First-Person Memoir The Gun Show Is Written by a Woman But the Performer Is a Man (GO!)
Photo by Cece Tio
Performer Chuma Gault is at the top of his form in The Gun Show, a play by EM Lewis that deals with Americans and their guns. An unpredictable work that stealthily gathers steam, it begins with a discourse on the national gun debate and gradually evolves into a personal account of tragedy and loss. The intimacy of the venue, a tiny theater on Hyperion Avenue, underscores the piece’s dramatic intensity.
Gault appears before the audience on designer Aaron Francis’ spare set: a podium with a loose-leaf binder that contains a script, to which the performer occasionally refers. The walls behind him are gray and marked with splotches of red.
The show is an autobiographical first-person narrative and unusual in that the writer, EM Lewis, is a woman — her narrative references her courtship and marriage — while the performer is a man.
The gender switch isn’t explained, although early on it's noted that Lewis isn’t performing because she’s too much of a coward and not enough of an actor.

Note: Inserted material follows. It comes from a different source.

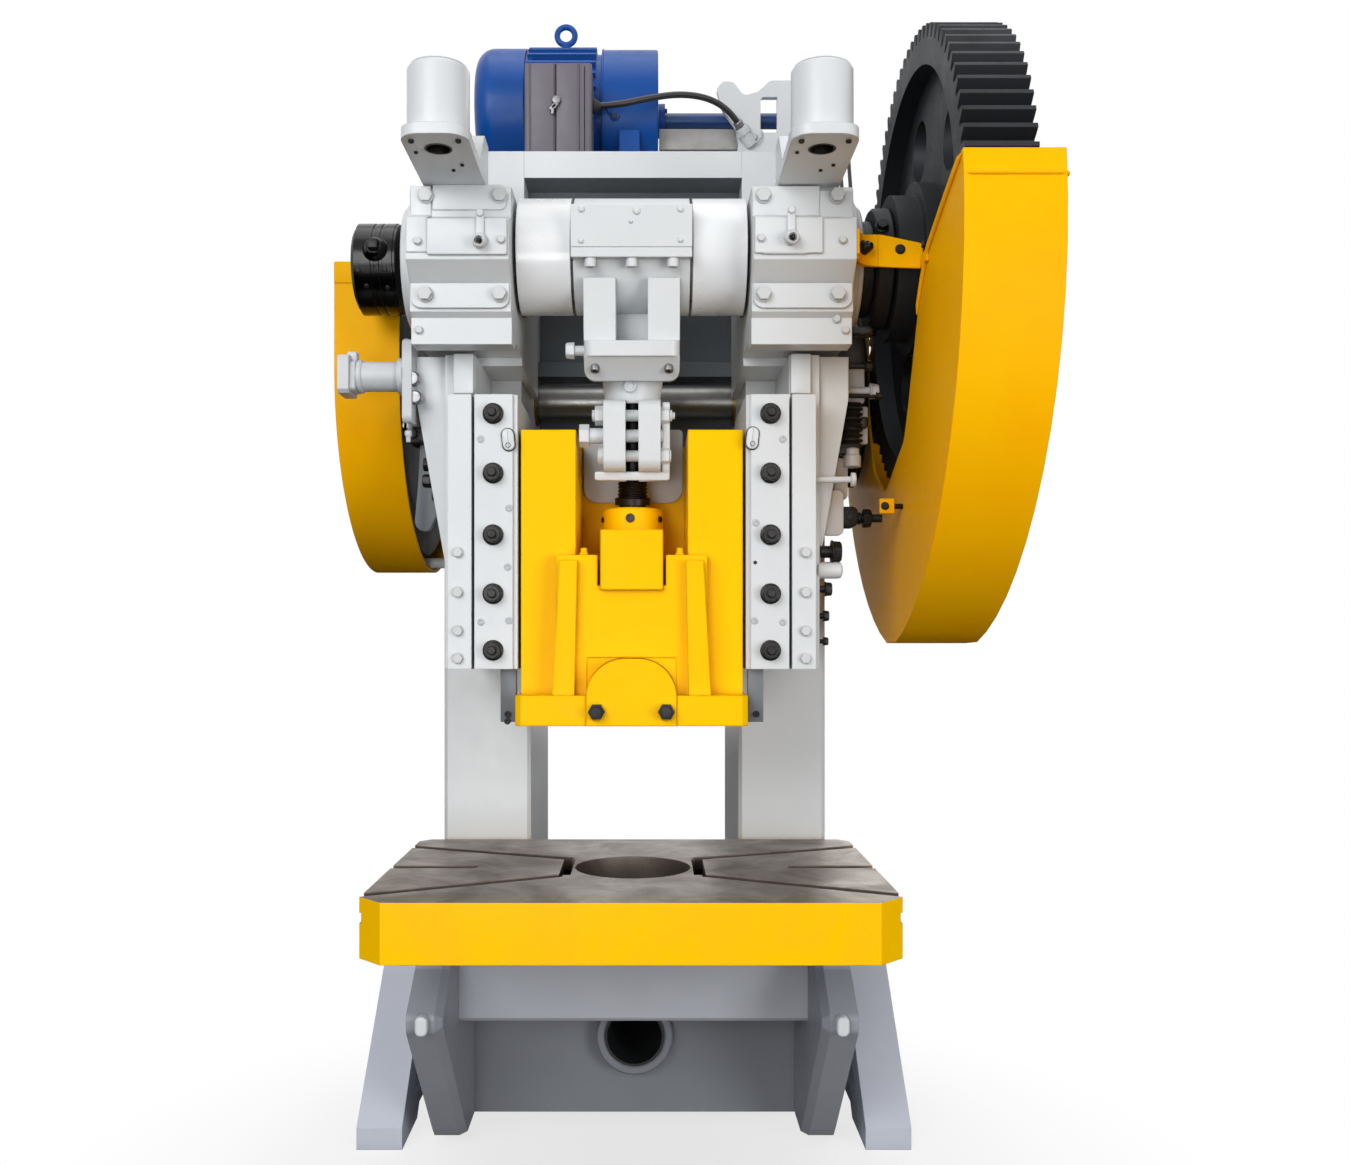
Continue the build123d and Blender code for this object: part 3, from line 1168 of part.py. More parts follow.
def brake_lever():
    """Curved plate that carries the small cylinder on the left of the head."""
    front = BRAKE_Y - 24
    top = HOUSING_BOTTOM + 20
    corners = [(front, 640, 10), (front + 48, 640, 10), (front + 62, 700, 30), (front + 48, top, 12),
               (front, top, 12)]
    return side_plate(corners, -322 + RUN, -RIB_OUT - GAP)


# Cable from the motor's terminal box to the gland on the shaft bracket
CABLE_R = 5.5
CABLE_POINTS = ((-72, -166, -42), (-34, -164, -40), (24, -150, -21), (82, -128, -4), (134, -108, -4),
                (172, -90, -22), (189, -76, -42))
CABLE_ROUTE = [(x, MOTOR_Y + y, MOTOR_Z + z) for x, y, z in CABLE_POINTS]
GLAND_LEN = 18.0


def cable_radii(points):
    """Largest tangent radius at each corner: 0.45 of the shorter run over the tangent of half the turn."""
    radii = []
    for before, here, after in zip(points, points[1:], points[2:]):
        a = Vector(*here) - Vector(*before)
        b = Vector(*after) - Vector(*here)
        turn = math.radians(a.get_angle(b))
        radii.append(0.45 * min(a.length, b.length) / math.tan(turn / 2))
    return radii


def motor_cable():
    radii = cable_radii(CABLE_ROUTE)
    path = FilletPolyline(*CABLE_ROUTE, radius=radii)
    start = Plane(origin=CABLE_ROUTE[0], z_dir=Vector(*CABLE_ROUTE[1]) - Vector(*CABLE_ROUTE[0]))
    cable = sweep(start * Circle(CABLE_R), path=path)
    length = path.length
    print("cable length", round(length, 1), "radii", [round(r) for r in radii])
    print("cable volume over section times length", round(cable.volume / (math.pi * CABLE_R**2 * length), 4))
    return cable


def cable_gland():
    """Gland on the bracket's face, turned along the end of the cable."""
    end = Vector(*CABLE_ROUTE[-1])
    run = (end - Vector(*CABLE_ROUTE[-2])).normalized()
    place = Plane(origin=end, z_dir=run)
    body = extrude(place * Circle(11), amount=GLAND_LEN * 2)
    body += extrude(place.offset(4) * RegularPolygon(14, 6), amount=9)
    behind = block((100, 300), (MOTOR_Y - 58, MOTOR_Y + 60), (MOTOR_Z - 180, MOTOR_Z + 110))
    return body - behind


def keep(name, shape):
    """Writes one sub-part's file."""
    export_step(shape, "parts/" + name + ".step")


def pair(name, shape):
    """Writes a right-hand piece and its mirror image."""
    keep(name + "_right", shape)
    keep(name + "_left", mirrored(shape))


def both(shapes):
    """Pieces of both sides together in one node."""
    return group(shapes + [mirrored(shape) for shape in shapes])


keep("bolster", bolster())
keep("bed_plate", bed_plate() + rear_panel())
pair("base_cheek", base_cheek())
keep("front_beam", front_beam())
keep("lower_panel", lower_panel() + panel_collar())
keep("nose_lugs", nose_lugs())
pair("leg", leg())
keep("pivot_pins", both([pivot_pin()]))
keep("clamp_bolts", both([clamp_bolt()]))
pair("side_frame", side_frame())
keep("head_walls", group([back_wall(), head_beam()]))
pair("bearing_cap", bearing_cap())
keep("bearing_bushes", both([crank_bush(), drive_bush()]))
keep("bearing_covers", both([bearing_cover()]))
keep("frame_bolts", both(cap_bolts() + strip_bolts()))
keep("crankshaft", crankshaft())
keep("crank_disc", crank_disc())
keep("clutch_sleeve", clutch_collar() + clutch_sleeve())
keep("crank_end_plate", crank_end_plate())
keep("bull_gear", bull_gear())
keep("gear_bush", gear_bush())
keep("pinion", pinion())
keep("drive_shaft", drive_shaft())
keep("flywheel", flywheel())
keep("driven_pulley", grooved_pulley(DRIVE_Y, DRIVE_Z, DRIVEN_PULLEY_R, DRIVE_R + RUN))
keep("drive_belts", drive_belts())
keep("connecting_rod", connecting_rod())
keep("rod_cap", rod_cap())
keep("rod_bush", rod_bush())
keep("rod_bolts", group([rod_screws(), clamp_bolts()]))
keep("adjusting_screw", adjusting_screw())
keep("ram", ram())
keep("ball_block", ball_block())
keep("ball_cap", ball_cap())
keep("pocket_plate", pocket_plate())
keep("shank_clamp", shank_clamp())
keep("ram_bolts", shank_studs())
pair("gib", gib())
keep("gib_strips", both([gib_strip()]))
keep("gib_bolts", both(gib_bolts()))
keep("balance_brackets", both([balance_bracket()]))
keep("balance_cylinders", both([balance_cylinder()]))
keep("flywheel_guard", left_guard())
keep("guard_ties", guard_ties())
keep("gear_guard", gear_guard())
keep("guard_bracket", guard_bracket())
keep("motor_plate", motor_plate())
keep("motor_body", group([motor_body() + motor_nose(), eyebolt()]))
keep("motor_cowl", motor_cowl())
keep("motor_shaft", group([motor_shaft(), motor_pulley()]))
keep("terminal_box", group([terminal_box(), terminal_lid()]))
keep("shaft_bracket", shaft_bracket() + cable_gland())
keep("pillow_block", group([pillow_block(), shaft_bar()]))
keep("motor_cable", motor_cable())
keep("brake_cylinder", brake_cylinder() + brake_cylinder_cap() + brake_lever())
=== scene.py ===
# %% [markdown]
# # Dressing a crank press
# The solids of this press come from a CAD program, so their sizes are already right. What they lack
# is everything that tells the eye what they are made of: enamel over cast iron, milled steel, black
# oxide, rubber, and the many small screws and fittings. This lesson adds them, one step at a time.
#
# The scene is in metres. X points to the right of the machine, Y to its rear and Z up, and the origin
# is the middle of the table's top face.

# %% Load the solids
import math

import bpy
import numpy as np
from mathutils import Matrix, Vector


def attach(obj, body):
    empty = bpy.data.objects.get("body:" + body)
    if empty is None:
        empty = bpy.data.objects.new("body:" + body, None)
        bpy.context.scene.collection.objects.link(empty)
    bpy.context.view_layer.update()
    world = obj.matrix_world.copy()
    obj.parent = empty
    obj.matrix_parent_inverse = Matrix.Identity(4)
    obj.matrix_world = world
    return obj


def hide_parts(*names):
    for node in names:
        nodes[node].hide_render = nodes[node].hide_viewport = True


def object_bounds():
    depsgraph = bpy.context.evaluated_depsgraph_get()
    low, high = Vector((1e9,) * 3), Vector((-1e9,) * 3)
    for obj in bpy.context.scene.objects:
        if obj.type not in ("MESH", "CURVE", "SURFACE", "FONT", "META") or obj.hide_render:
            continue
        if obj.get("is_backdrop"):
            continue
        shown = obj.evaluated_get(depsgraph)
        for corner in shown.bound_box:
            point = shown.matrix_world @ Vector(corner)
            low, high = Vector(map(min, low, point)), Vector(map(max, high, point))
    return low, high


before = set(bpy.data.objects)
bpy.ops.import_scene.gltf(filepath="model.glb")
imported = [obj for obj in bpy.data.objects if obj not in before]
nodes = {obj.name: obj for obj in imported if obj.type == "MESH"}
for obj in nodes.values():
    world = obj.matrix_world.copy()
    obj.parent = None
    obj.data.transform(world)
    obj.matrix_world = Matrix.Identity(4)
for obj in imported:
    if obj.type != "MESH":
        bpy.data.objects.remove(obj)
cad_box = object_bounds()

# %% [markdown]
# ## The camera
# The picture was taken from the front, level, at about the height of the ram's foot. A level camera
# keeps upright edges upright. The frame is moved a little with the lens shift, as an architect's
# camera does, because turning the camera would make the columns lean.

# %% Set up the camera
PICTURE_WIDTH = 1350
FOCAL_PIXELS = 1234
CAMERA_PLACE = (0.021, -1.818, 0.349)
camera_data = bpy.data.cameras.new("camera")
camera_data.sensor_width = 36.0
camera_data.lens = camera_data.sensor_width * FOCAL_PIXELS / PICTURE_WIDTH
camera_data.shift_x = 0.0207
camera_data.shift_y = 0.0352
camera = bpy.data.objects.new("camera", camera_data)
camera.location = CAMERA_PLACE
camera.rotation_euler = (math.radians(90), 0, 0)
bpy.context.scene.collection.objects.link(camera)
bpy.context.scene.camera = camera
bpy.context.scene.view_settings.view_transform = "Standard"
print("lens", round(camera_data.lens, 1), "mm")

# %% [markdown]
# ## Small tools
# A colour is written as the hex value that a paint program shows. Blender adds and mixes light, so it
# needs linear numbers, and one function turns the one into the other. A second function adds a node
# with all its settings and inputs in one call. The others are the few nodes that every recipe uses.

# %% Colour and node tools
MM = 0.001


def linear(code):
    """A hex colour as linear RGBA: c/12.92 below 0.04045, else ((c + 0.055)/1.055) to the 2.4."""
    c = np.array([int(code[i:i + 2], 16) for i in (1, 3, 5)]) / 255
    c = np.where(c <= 0.04045, c / 12.92, ((c + 0.055) / 1.055) ** 2.4)
    return (*c.tolist(), 1.0)


def add(tree, kind, inputs=(), **settings):
    """Adds a node. An input is a value, a node (its first output) or a pair (node, output)."""
    node = tree.nodes.new(kind)
    for name, value in settings.items():
        setattr(node, name, value)
    for socket, value in dict(inputs).items():
        source, output = value if isinstance(value, tuple) and len(value) == 2 else (value, 0)
        if isinstance(source, bpy.types.Node):
            tree.links.new(source.outputs[output], node.inputs[socket])
        else:
            node.inputs[socket].default_value = value
    return node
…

Of course, much of the narrative is gender neutral. The writer grew up on a farm in southern Oregon where guns were commonplace and practical instruments and where the nearest law enforcement was an hour away. She practiced sharpshooting under the tutelage of her fiancé — an intimate and sensuous experience.
But a subsequent series of events tore away her confidence in firearms, and altered her life forever.
Directed by Darin Anthony, Gault’s charisma carries him beyond the fourth wall to draw his listeners in. The drama’s life-changing moments evoke a here-and-now immediacy, not easily forgotten.